くりっペ ー下仁田自然学校だよりー 45号(2009年2月20日発行)
みんなの広場 より
いつも、いつも「くりっぺ」をお送りいただき有り難うございます。
教育には素人の私ですが、「くりっぺ」を読ませていただき、毎日接している学生をみて感じることがあります。というのは、学生の視野が狭くなり、隣を見ない(見えない)、感情を抑えられない、社会のルールとは言うほどでもない礼儀作法も(!)できない人々が増えています。これは教員も同じなのですが・・・・・。
そこで「いま、学生に何が足りないか」を神経解剖学的に分析しています。結論は、子供時代に自然の中で遊んでこないために神経の回路が十分に発達していない、とうものです。神経については「記憶には脳の海馬が重要だ」などなど、特に大脳についてはごくご存じと思います。そして脳の研究が巷間にあふれています。
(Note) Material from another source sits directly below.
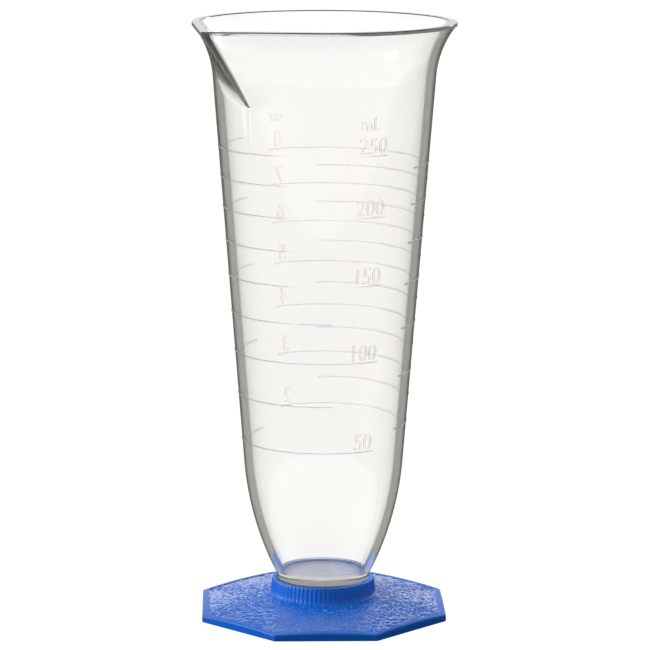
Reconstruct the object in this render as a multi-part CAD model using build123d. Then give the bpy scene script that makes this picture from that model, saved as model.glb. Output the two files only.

もちろんこれは重要なのですが、私の注目しているのは末梢神経といわれる体の隅々に配線されている神経です。この神経のほとんどは体の表面の神経終末装置という感覚細胞とつながっています。感覚細胞は体の外からの様々な刺激を受け取るところです。このつながりが完成しないと体の外からの刺激を体の中へ受け取ることができません。大切な点は、この感覚細胞と神経の接着が体の外からの刺激によって完成する、ということです。
体の外からの刺激は無数にあります、ですから感覚細胞は非常に多種多様です。そして自然からの予想を超えた様々な刺激が感覚細胞と神経の接着が多様に発達するために大切なのです。重要なことは、これが子供時代に脳の発育と連動する、という点です。繰り返しますが自然の刺激は実に多種多様で無制限です、受験勉強やパソコンゲーム(人間が想定した限定した範囲の問題)の比ではありません。自然は予期でき無い刺激で溢れています。自然と遊んでこなかった子の多くは、刺激受容装置の未発達、結果として変化を受け入れることが出来ない大人になってしまいます。そして、一定の刺激だけに反応するために感情に流されやすく考える力が失われるようです。
こうしていま、やっと、学生の問題の幾つかの現象を整理することが出来てきました。しかし、残念ながら最大の問題である、子供時代に損なわれたものを学生になってからどのようにすれば回復できるか、次の一手、解決の展望がまだ見えてきません。
だからこそ、下仁田自然学校の活動が健全な骨太の子供をつくるために非常に大切である、と考えています。そして、「ゆとり教育」から撤退するのではなく、その一環に下仁田自然学校の取り組みを取り入れて欲しいな、と願っている次第です。